A particularly dangerous crucible of conflict is Kashmir, which faces water security challenges driven by climate change. Even at the 1.5 degrees Celsius of global warming scientists say could be safe, research suggests temperatures across most of the Himalayas will rise an average of 2.1 degrees Celsius. This will cut the Himalayan glacier mass by more than a third by 2100, reducing annual ice melt correspondingly. Reduced river flow will take its own toll; the U.S. Institute of Peace warns of the prospect of rampant sickness, hunger and economic calamity, which could, “in turn, open the door to conflict.”

Worse yet, Kashmir is already a flashpoint between two nuclear-armed adversaries, India and Pakistan, who have a history of riparian conflict. An Indian parliamentary panel has spotlighted climate change as a challenge to distributing scarce Himalayan water among Indian and Pakistani downstream regions. India plans to build new dams on the Chenab River in Kashmir; Pakistan fears that India will pinch the Chenab’s flow into the Indus through Pakistan, perhaps as a lever on Islamabad in times of conflict. Suspicions of riparian mischief run high, and memories of conflict linger. Food security, power generation and public safety are all at stake, giving the nuclear-armed adversaries a lot to fight over.

Corruption in the region makes matters worse. The Observer Research Foundation notes “widespread and deep-rooted corruption in [Kashmir] has restricted the growth potential of the state” and “pose[s] national security threats.” Corruption linked to shoddy construction of Indian dams adds a public safety and security threat in a region with frequent seismic activity. Were a dam to fail, a flood would descend on Pakistanis downriver—what has been called a “water bomb”—on the Indus. Climate change, water scarcity, regional hostilities, festering strife, riparian competition and nuclear weapons make a dangerous cocktail; crooked deals and shoddy dams risk an added provocation in an already unstable situation.

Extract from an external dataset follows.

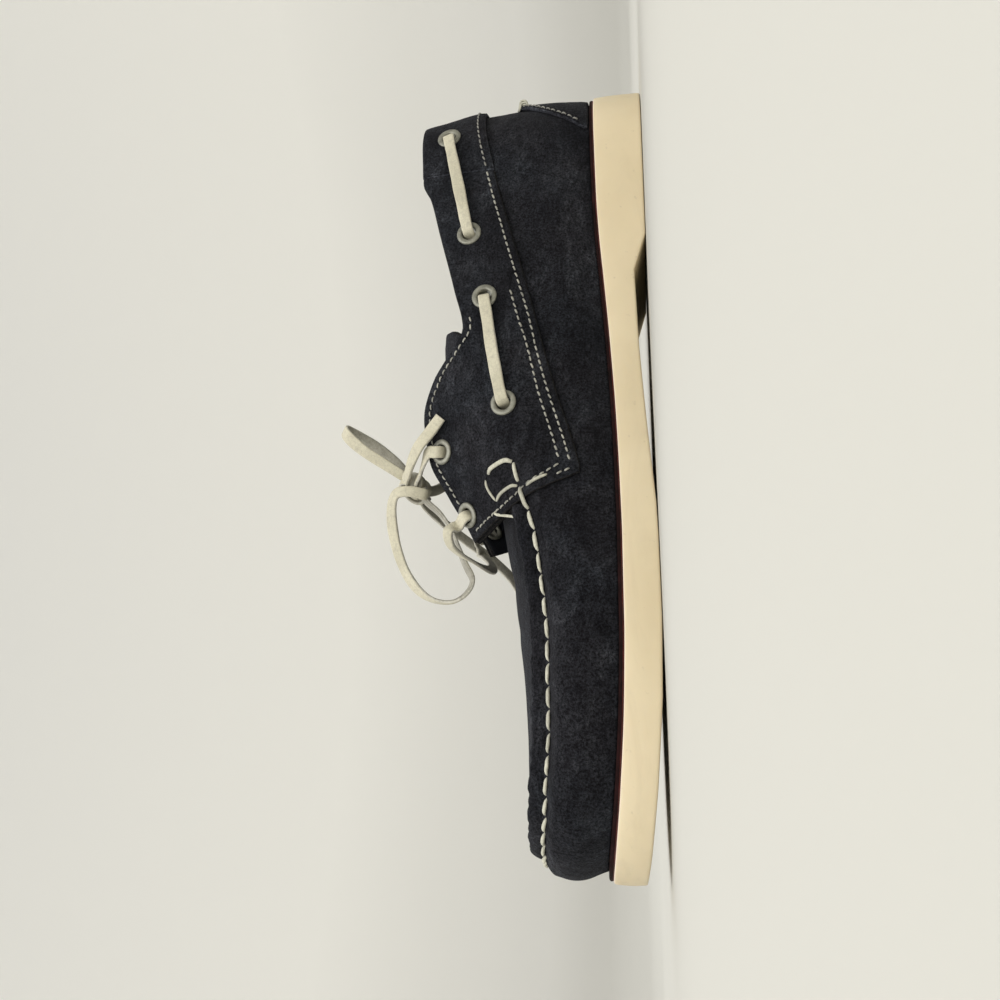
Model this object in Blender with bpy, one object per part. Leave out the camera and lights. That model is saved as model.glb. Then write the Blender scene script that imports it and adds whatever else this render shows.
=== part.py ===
"""A lace-up suede moccasin on a flat rubber deck sole, built as its real pieces.

It is the right shoe of a pair: the inner (medial) side is -X, the outer (lateral) side
is +X, the toe points along +Y, and the sole stands on Z = 0. The tables are in
millimetres; everything is scaled to metres when a mesh is made.

Every form is worked out on stations that run along each side of the shoe. A station is
a number K: it turns round the back of the heel from HEEL_CENTRE to HEEL_END, runs
straight up the shoe from HEEL_END to TOE_START, where K is the distance from the back of
the heel, and turns round the toe from TOE_START to TOE_CENTRE. At each station a section
plane looks out from the spine, and R is the distance from the spine in that plane.
"""

import math

import bmesh
import bpy
import numpy as np
from mathutils import Vector

MM = 0.001
MEDIAL, LATERAL = -1, 1

# ---- driving dimensions, in millimetres -------------------------------------------
LENGTH = 298.0
HEEL_END, TOE_START = 34.0, 254.0
HEEL_CENTRE, TOE_CENTRE = -16.0, 324.0
SPINE_X_HEEL, SPINE_X_TOE = 2.0, -4.0

WALL = 1.8  # the suede of the upper
BAND, TAB = 1.1, 1.5  # the suede of the collar band, and of the heel tab and patch
TONGUE = 2.0
GAP = 0.3  # left between pieces that touch
OVER_GAP = 0.5  # left under the curved layers laid on the upper
RAND = 1.1  # the thin coloured line above the sole
RAND_INSET = 0.8
INSOLE = 3.5
INSOLE_GAP = 0.6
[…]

As Senator McCain once wrote, kleptocrats like Putin don’t “believe that human nature at liberty can rise above its weaknesses.” They don’t trust the rule of law or the will of the people; instead, they rule by “corruption, repression and violence.” To prevail against the likes of Putin, we must remember that the world is, as President Bill Clinton said, “more impressed by the power of our example than by the example of our power,” and that leadership on the biggest challenges before us is the example we must set.

The twin fights against climate change and corruption have intertwined to test our American example. American diplomats and domestic policymakers alike must form a plan to meet these challenges in the days and months ahead. Human safety, in the form of a livable planet led by honest democracies, is at stake.

In the face of these immense diplomatic challenges, I take comfort that our Foreign Service has proven equal to immense challenges before. I witnessed firsthand the often unglamorous, but exceedingly effective work that my father and fellow Foreign Service members performed under trying conditions. Their devotion to country and mission helped set the American example we need so dearly in this moment, a devotion I know you share.

Sheldon Whitehouse (D-R.I.), a lawyer and politician, has served since 2007 in the U.S. Senate. He serves on the Budget Committee, the Environment and Public Works Committee, the Judiciary Committee, the Finance Committee and the Commission on Security and Cooperation in Europe. Both his father, Charles S. Whitehouse, and grandfather, Edwin Sheldon Whitehouse, were career members of the U.S. Foreign Service and ambassadors; the former was president of AFSA from 1981 to 1982. Growing up in a Foreign Service family, Sheldon Whitehouse lived in Vietnam, Cambodia, South Africa, Congo, Guinea, Laos and Thailand.